Türkiye Devrimci İşçi Sendikaları Konfederasyonu Araştırma Merkezine (DİSK-AR) göre 2021 yılı itibarıyla asgari ücretin yüzde 10 fazlası ve altında ücret alan işçilerin oranı yüzde ise yüzde 49.

Toplu sözleşme hakkı işçilerin aldığı ücretin belirlenmesinde önemli role sahip. Ancak toplu iş sözleşmesi kapsamındaki işçi oranı Türkiye’de sadece yüzde 7. Türkiye bu oran ile 92 ülke arasında 77. sırada yer alıyor. Ekonomik İş birliği ve Kalkınma Örgütü (OECD üyeleri arasında ise Türkiye son sırada yer alıyor.

Türkiye’de ortalama maaşın asgari ücret olduğu yönünde eleştiriler yükseliyor. DİSK-AR verilerine göre işçilerin yarısı asgari ücretin yüzde 10 fazlası ve altında ücret alıyor. Özel sektör işçilerinin yüzde 22’si asgari ücrete erişemiyor bile. Özel sektörde asgari ücret ve altında ücretle çalışanların oranı yüzde 51. Asgari ücret civarında çalışanların oranı ise yüzde 65.

“ASGARİ ÜCRETLE ÇALIŞAN ORANININ EN YÜKSEK OLDUĞU ÜLKE”

Türkiye’de 2018’de asgari ücretle çalışanların oranı yüzde 36; 2020’de ise yüzde 42 idi. AB İstatistik Ofisi Eurostat verilerine göre 2018’de Türkiye’den sonra asgari ücretle çalışanların oranının en yüksek olduğu ülke yüzde 15 ile Slovenya. Almanya’da bu oran yüzde 7.

Toplu iş sözleşmesi işçilerin toplu pazarlık yoluyla haklarının korunmasında önemli role sahip. Avrupa ülkelerinin birçoğunda işçilerin çok büyük bir kısmı toplu pazarlık hakkına sahip. Uluslararası Çalışma Örgütünün (ILO) 2020 veya buna en yakın yıl verilerine göre toplu iş sözleşmesi kapsamındaki işçi oranında zirvede yüzde 99 ile İtalya bulunuyor. Fransa ve Avusturya’da bu oran yüzde 98. Danimarka ve İspanya yüzde 80 ile 9. ve 10. sırayı paylaşıyor.

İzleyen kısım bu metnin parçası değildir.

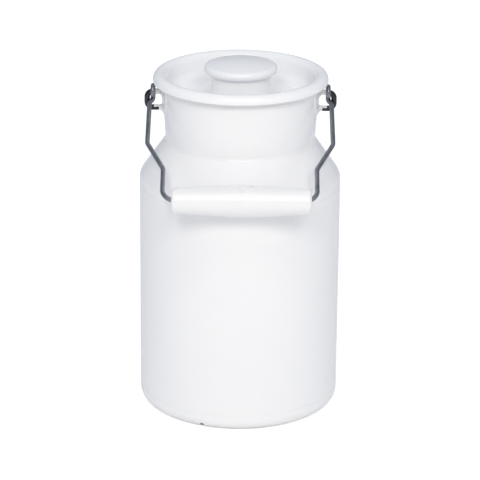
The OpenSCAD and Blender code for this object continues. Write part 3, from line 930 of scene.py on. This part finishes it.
WARM, PLAIN = (1.0, 0.935, 0.855), (0.96, 0.98, 1.0)
LAMP_DISTANCE, AIM = 1.9, Vector((0, 0, 0.12))


def soft_box(name, azimuth, elevation, width, height, watts, colour):
    """A rectangular lamp that faces the can. Azimuth 0 is straight in front."""
    lamp = bpy.data.lights.new(name, "AREA")
    lamp.shape, lamp.size, lamp.size_y, lamp.energy, lamp.color = "RECTANGLE", width, height, watts, colour
    box = bpy.data.objects.new(name, lamp)
    a, e = math.radians(azimuth), math.radians(elevation)
    away = Vector((math.sin(a) * math.cos(e), -math.cos(a) * math.cos(e), math.sin(e)))
    box.location = AIM + away * LAMP_DISTANCE
    box.rotation_euler = away.to_track_quat("Z", "Y").to_euler()
    bpy.context.scene.collection.objects.link(box)
    return box


soft_box("front_left", -12, 37, 0.40, 0.50, 7.9, WARM)
soft_box("front_right", 16, 37, 0.50, 0.50, 7.9, WARM)
soft_box("front_low", 0, 9, 1.4, 0.6, 2.6, WARM).visible_glossy = False
soft_box("above", 0, 65, 1.2, 0.5, 4.2, PLAIN)
soft_box("behind", 180, 55, 1.4, 0.6, 5.4, PLAIN).visible_glossy = False
for side in (-1, 1):
    soft_box("beside", 95 * side, 22, 0.6, 0.6, 3.4, PLAIN).visible_glossy = False

# %% Camera
CAMERA_AT = (0.0003, -1.4473, 0.6255)
SENSOR, LENS = 36.0, 191.1
pitch, roll = math.radians(19.967), 0.0077  # looking down, and a slight tilt to one side

camera = bpy.data.objects.new("camera", bpy.data.cameras.new("camera"))
bpy.context.scene.collection.objects.link(camera)
camera.data.sensor_width, camera.data.lens = SENSOR, LENS
looking = Vector((0, math.cos(pitch), -math.sin(pitch)))
level = Vector((1, 0, 0))
upward = level.cross(looking)
right = level * math.cos(roll) + upward * math.sin(roll)
top = upward * math.cos(roll) - level * math.sin(roll)
pose = Matrix((right, top, -looking)).transposed().to_4x4()
camera.matrix_world = Matrix.Translation(CAMERA_AT) @ pose
camera.data.clip_start, camera.data.clip_end = 0.05, 30
bpy.context.scene.camera = camera
bpy.context.scene.view_settings.view_transform = "Standard"
print("camera", [round(x, 3) for x in camera.location], "lens", camera.data.lens)
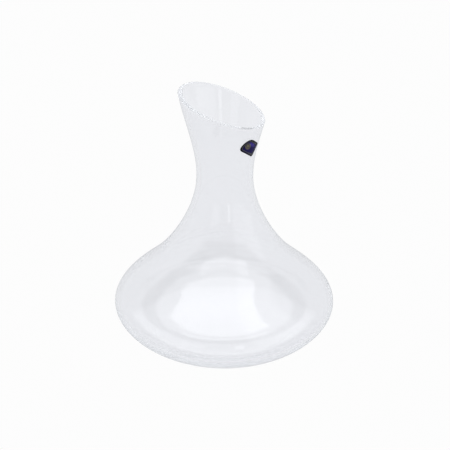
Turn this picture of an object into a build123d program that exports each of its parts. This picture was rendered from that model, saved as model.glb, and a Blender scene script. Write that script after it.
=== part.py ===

ILO verilerine göre Türkiye 92 ülke arasında yüzde 7’yle 77. Sırada bulunuyor. Son sırada ise yüzde 0,4 ile Malezya var.

Diğer bazı ülkelerde toplu iş sözleşmesi kapsamındaki işçi oranı şöyle ve sıralaması şöyle: Brezilya (17) yüzde 65, Tunus (18) yüzde 63, Sırbistan (21) yüzde 55, Almanya (22) yüzde 52, Gana (36) yüzde 38, Japonya (62) yüzde 17 ve ABD (69) yüzde 12.

ILO’ya göre toplu sözleşmeler ücret eşitsizliğini etkili biçimde azaltabilir. Toplu pazarlık aynı zamanda cinsiyete dayalı ücret açığının daraltılmasına katkıda bulunabilir.

ILO Genel Direktörü Guy Ryder “Toplu pazarlık çalışanları ve işletmeleri koruyarak, işlerin devamlılığını güvence altına alarak, insanların işlerini ve kazançlarını kurtararak dayanıklılığın oluşturulmasında çok önemli rol oynadı.” yorumunda bulundu.